In practice, the tenant model eases this during development: rather than migrating a tenant's data through a rename, it is often simpler to delete the tenant's data and let it repopulate from scratch. This works well when tenants are cheap to recreate and the authoritative data lives elsewhere or can be reseeded.
Why term_to_binary?
:erlang.term_to_binary/1 is implemented as a single C-level BIF in the BEAM.
It handles the entire keyword list (atoms, strings, integers, floats,
timestamps, nested structures) in one call with no Elixir-level dispatch per
field. It's well optimized, portable, simple, reliable, and well-trodden.
We benchmarked an alternative encoding that strips atom keys out of the binary
and stores them as a NUL-delimited string header, with a single
:erlang.term_to_binary call for the values list:
<<atom1, 0x00, atom2, 0x00, ..., atomN, 0x00, 0x00, term_to_binary(values_list)>>Results across representative row shapes (narrow 2-field rows, typical 5-field rows, wide 12-field rows, and content-heavy 9-field rows):
| Metric | Custom vs. Baseline |
|---|---|
| Size savings | 1-7% |
| Encode speed | 1.2x slower |
| Decode speed | 1.6-2.7x slower |
The size savings are modest because Erlang's External Term Format already
encodes atoms compactly (a small tag followed by the atom bytes). The
performance cost comes from the Elixir-level header parsing and per-field
String.to_existing_atom calls on decode, which cannot compete with the
BEAM's native binary_to_term.
Storage Overhead
Each atom key costs roughly 10-15 bytes per row in the serialized form. For a typical schema with 5-8 fields, this is 50-120 bytes of overhead per entity. The overhead as a percentage of total row size depends on the data:
- Narrow rows (2-3 small fields): ~40-60% overhead
- Typical rows (5-8 fields, moderate values): ~15-30%
- Content-heavy rows (large string fields): <5%
This overhead is not free. Larger values reduce the number of rows that fit in a single FDB transaction (10 MB limit), which matters for bulk data loading scenarios. For narrow rows with high atom overhead, the effective throughput per transaction can be noticeably lower than it would be with a more compact encoding.

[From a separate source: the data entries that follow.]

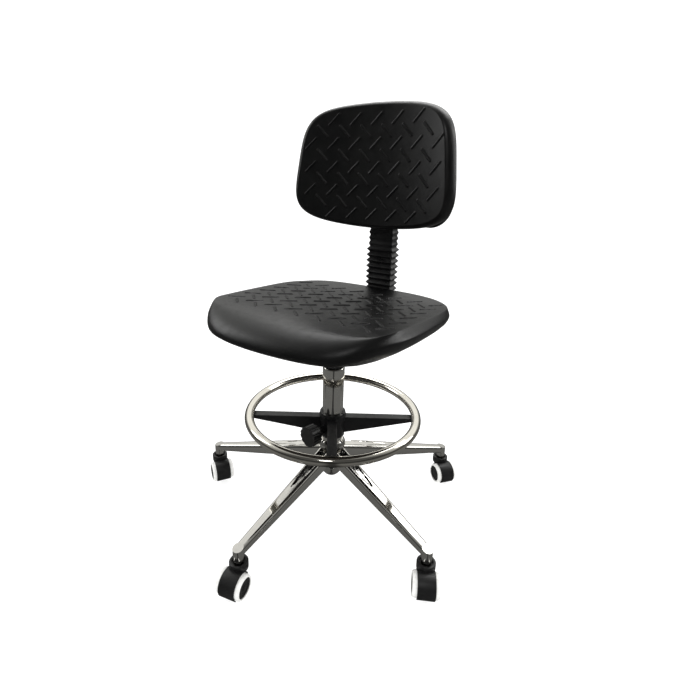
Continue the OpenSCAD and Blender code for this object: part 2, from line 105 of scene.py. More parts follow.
def make_piece(name, verts, faces, materials, body, smooth_angle=32, face_slots=None):
    """A mesh in the row frame that rides on a CAD body. Edges sharper than the angle stay sharp."""
    mesh = bpy.data.meshes.new(name)
    mesh.from_pydata([tuple(v) for v in verts], [], faces)
    for material in materials:
        mesh.materials.append(material)
    if face_slots is not None:
        mesh.polygons.foreach_set("material_index", face_slots)
    mesh.shade_smooth()
    mesh.set_sharp_from_angle(angle=math.radians(smooth_angle))
    piece = bpy.data.objects.new(name, mesh)
    bpy.context.scene.collection.objects.link(piece)
    if body:
        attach(piece, body)
    return piece


def join_shapes(*shapes):
    """Several (verts, faces) as one."""
    verts, faces = [], []
    for more_verts, more_faces in shapes:
        shift = len(verts)
        verts += [Vector(v) for v in more_verts]
        faces += [tuple(i + shift for i in face) for face in more_faces]
    return verts, faces


def moved(shape, matrix):
    """The same (verts, faces) carried to another place."""
    verts, faces = shape
    return [matrix @ Vector(v) for v in verts], faces


def lathe(profile, segments=64, closed=True, radius_at=None):
    """Turns a profile of (radius, height) about Z. It runs up on the outside and down on the inside.
    radius_at scales the radius by the angle, as on a fluted knob."""
    verts, faces, rings = [], [], []
    for r, z in profile:
        start = len(verts)
        if r < 1e-6:
            verts.append(Vector((0, 0, z)))
            rings.append([start] * segments)
            continue
        for k in range(segments):
            angle = 2 * math.pi * k / segments
            scaled = r * radius_at(angle, r) if radius_at else r
            verts.append(Vector((*polar(scaled, angle), z)))
        rings.append(list(range(start, start + segments)))
    last = len(rings) if closed else len(rings) - 1
    for i in range(last):
        low, high = rings[i], rings[(i + 1) % len(rings)]
        for k in range(segments):
            n = (k + 1) % segments
            face = list(dict.fromkeys([low[k], low[n], high[n], high[k]]))
            if len(face) > 2:
                faces.append(tuple(face))
    return verts, faces


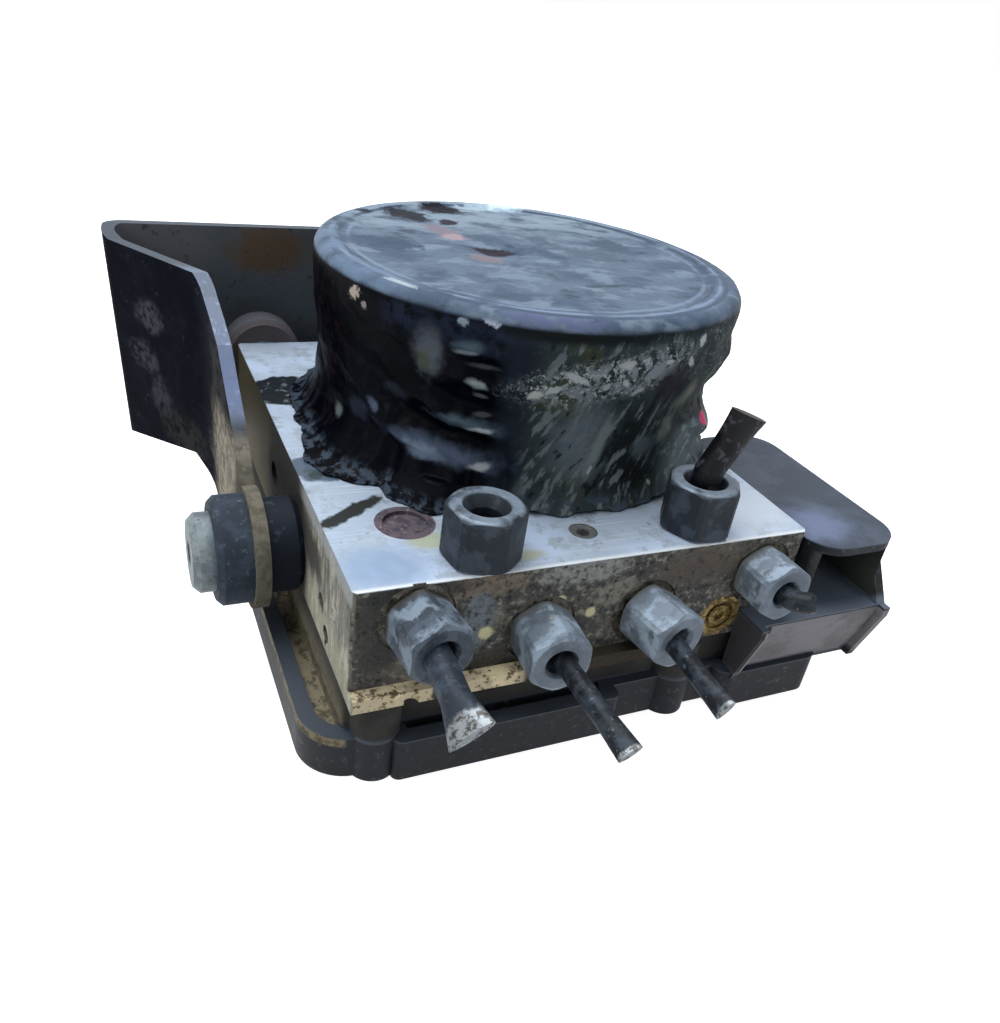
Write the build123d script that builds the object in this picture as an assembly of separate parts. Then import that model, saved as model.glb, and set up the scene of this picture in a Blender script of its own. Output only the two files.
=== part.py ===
from build123d import *
from math import cos, exp, pi, radians, sin
import os

# Anti-lock brake module: an aluminium valve block with a pump motor wrapped in a
# crinkled black boot on top, an electronic control unit (ECU) with its coils below,
# and a bent sheet bracket that carries it on rubber mounts.
# Millimetres. X to the right and Y to the back, seen from the pipe ports. Z up.
# The origin is on the underside of the ECU cover, below the motor's axis.

# ---------------------------------------------------------------- driving sizes

# Valve block
block_width = 100.0
block_depth = 116.0
block_height = 25.0
axis_from_left = 57.3
axis_from_front = 66.5
block_edge = 0.8
foot_step = 3.0
foot_rise = 3.0
foot_width = 75.0

# Control unit
cover_thickness = 2.0
tray_height = 8.0
rim_rise = 2.0
rim_width = 3.4
neck_height = 11.0
tray_outset_left = 7.0
tray_outset_right = 14.0
tray_outset_front = 0.2
tray_outset_back = 5.5
tray_corner = 10.0
nose_outset = 3.6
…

Comparison with Other Systems
The schema-per-row approach is similar to DynamoDB's approach:
- DynamoDB stores attribute names with every item, for the same reasons: schemaless flexibility and no coordination on schema changes.
Some alternative approaches include:
- FoundationDB Record Layer (Java) uses Protocol Buffers, which replace field names with small integer tags. This is more space-efficient but requires a compiled schema definition and careful field-number evolution rules.
- CockroachDB uses small integer column-ID deltas in a compact TUPLE encoding within each column family's value. Column names are not stored per row; the schema maps IDs to names.
- Spanner uses an internal columnar/PAX storage format (Ressi) where column identity is part of the schema metadata, not repeated per row.
EctoFDB's approach trades a moderate, predictable storage overhead for a significantly simpler architecture with no stored schema coordination.
Future Direction: Integer-Keyed Encoding
This strategy is not yet implemented.
A potential optimization is to replace atom keys with user-assigned integers, similar to Protocol Buffer field numbers. Instead of:
:erlang.term_to_binary([id: "abc-123", name: "Alice"])The encoding would be:
:erlang.term_to_binary([{0, "abc-123"}, {1, "Alice"}])Benchmarks show this yields 8-15% size savings on typical rows, with encode performance roughly on par with the current approach and decode at break-even.
This would be opt-in via a schema annotation, for example:
schema "users" do
field :name, :string, fdb_key: 1
field :notes, :string, fdb_key: 2
timestamps()
endIf no fdb_key annotations are present, the current keyword-list encoding would be
used. The decoder can disambiguate the two formats by inspecting the
deserialized term: a keyword list (atom-keyed tuples) vs integer-keyed tuples.
The user would own the stability of the integer mapping, the same contract as protobuf field numbers: once assigned, an integer must never be reassigned to a different field. This is a reasonable burden because it enables two benefits beyond size savings:
- Column renames become free. Renaming
:nameto:full_namerequires only a schema change; the integer key1stays the same, so existing data needs no migration, assuming all records were stored with this scheme. - No stored metadata. The
Ecto.Schemamodule remains the sole source of truth for the field-to-integer mapping, preserving the architecture described in this document.